Go through the records and show each line where the word "scene" occurs.

Provided data:
⁂
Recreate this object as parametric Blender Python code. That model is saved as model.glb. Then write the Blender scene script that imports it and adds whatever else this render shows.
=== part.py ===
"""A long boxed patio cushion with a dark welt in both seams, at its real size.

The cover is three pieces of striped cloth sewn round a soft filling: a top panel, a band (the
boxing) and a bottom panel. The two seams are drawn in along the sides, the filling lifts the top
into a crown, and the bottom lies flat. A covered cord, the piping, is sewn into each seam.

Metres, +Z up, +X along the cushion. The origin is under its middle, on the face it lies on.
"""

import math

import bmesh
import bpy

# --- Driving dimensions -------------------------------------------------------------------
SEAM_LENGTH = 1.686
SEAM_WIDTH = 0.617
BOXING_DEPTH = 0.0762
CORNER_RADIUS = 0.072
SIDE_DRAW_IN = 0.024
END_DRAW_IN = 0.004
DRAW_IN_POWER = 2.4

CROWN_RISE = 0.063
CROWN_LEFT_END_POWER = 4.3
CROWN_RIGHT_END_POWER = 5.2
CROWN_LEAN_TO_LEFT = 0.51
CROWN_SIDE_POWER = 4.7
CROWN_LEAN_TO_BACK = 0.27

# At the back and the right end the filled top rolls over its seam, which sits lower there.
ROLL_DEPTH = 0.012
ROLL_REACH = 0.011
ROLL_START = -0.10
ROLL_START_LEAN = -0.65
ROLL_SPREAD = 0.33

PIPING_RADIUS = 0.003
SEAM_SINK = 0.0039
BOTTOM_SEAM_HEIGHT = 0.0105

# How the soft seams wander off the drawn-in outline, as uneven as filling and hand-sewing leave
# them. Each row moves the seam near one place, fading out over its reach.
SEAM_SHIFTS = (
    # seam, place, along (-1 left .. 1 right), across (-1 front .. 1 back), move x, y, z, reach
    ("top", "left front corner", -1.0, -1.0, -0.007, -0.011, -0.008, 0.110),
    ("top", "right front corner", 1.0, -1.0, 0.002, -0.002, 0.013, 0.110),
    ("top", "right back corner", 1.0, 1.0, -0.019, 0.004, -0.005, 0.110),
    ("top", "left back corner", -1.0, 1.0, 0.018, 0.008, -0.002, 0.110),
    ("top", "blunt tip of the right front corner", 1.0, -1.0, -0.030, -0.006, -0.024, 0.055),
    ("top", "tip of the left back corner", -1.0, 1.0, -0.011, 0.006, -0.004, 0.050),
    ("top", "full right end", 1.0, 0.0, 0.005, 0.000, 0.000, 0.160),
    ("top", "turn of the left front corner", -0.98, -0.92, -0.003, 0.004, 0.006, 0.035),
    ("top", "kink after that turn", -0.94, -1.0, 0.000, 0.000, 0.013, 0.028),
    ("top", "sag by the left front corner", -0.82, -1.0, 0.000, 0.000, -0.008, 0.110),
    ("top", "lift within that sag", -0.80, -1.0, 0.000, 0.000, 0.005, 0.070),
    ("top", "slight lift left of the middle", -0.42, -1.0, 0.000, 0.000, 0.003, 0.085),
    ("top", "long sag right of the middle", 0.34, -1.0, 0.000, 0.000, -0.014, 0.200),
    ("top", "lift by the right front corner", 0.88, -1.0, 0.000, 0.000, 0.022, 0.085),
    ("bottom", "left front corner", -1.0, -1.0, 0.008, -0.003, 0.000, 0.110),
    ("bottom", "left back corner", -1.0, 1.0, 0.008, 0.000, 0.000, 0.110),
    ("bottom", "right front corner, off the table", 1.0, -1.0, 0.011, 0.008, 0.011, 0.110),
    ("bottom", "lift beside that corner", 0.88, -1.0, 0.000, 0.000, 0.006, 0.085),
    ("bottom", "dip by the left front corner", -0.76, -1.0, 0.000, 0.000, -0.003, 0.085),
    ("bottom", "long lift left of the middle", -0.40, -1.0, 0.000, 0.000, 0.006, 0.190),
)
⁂
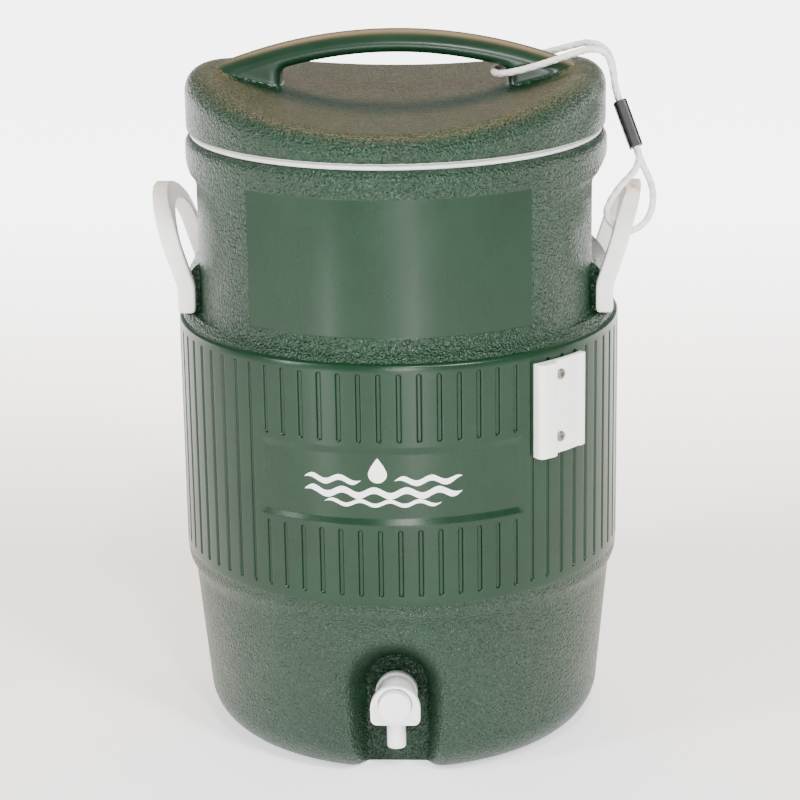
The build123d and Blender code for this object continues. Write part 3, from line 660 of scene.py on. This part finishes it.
⁂
Task solution:
Recreate this object as parametric Blender Python code. That model is saved as model.glb. Then write the Blender scene script that imports it and adds whatever else this render shows.
The build123d and Blender code for this object continues. Write part 3, from line 660 of scene.py on. This part finishes it.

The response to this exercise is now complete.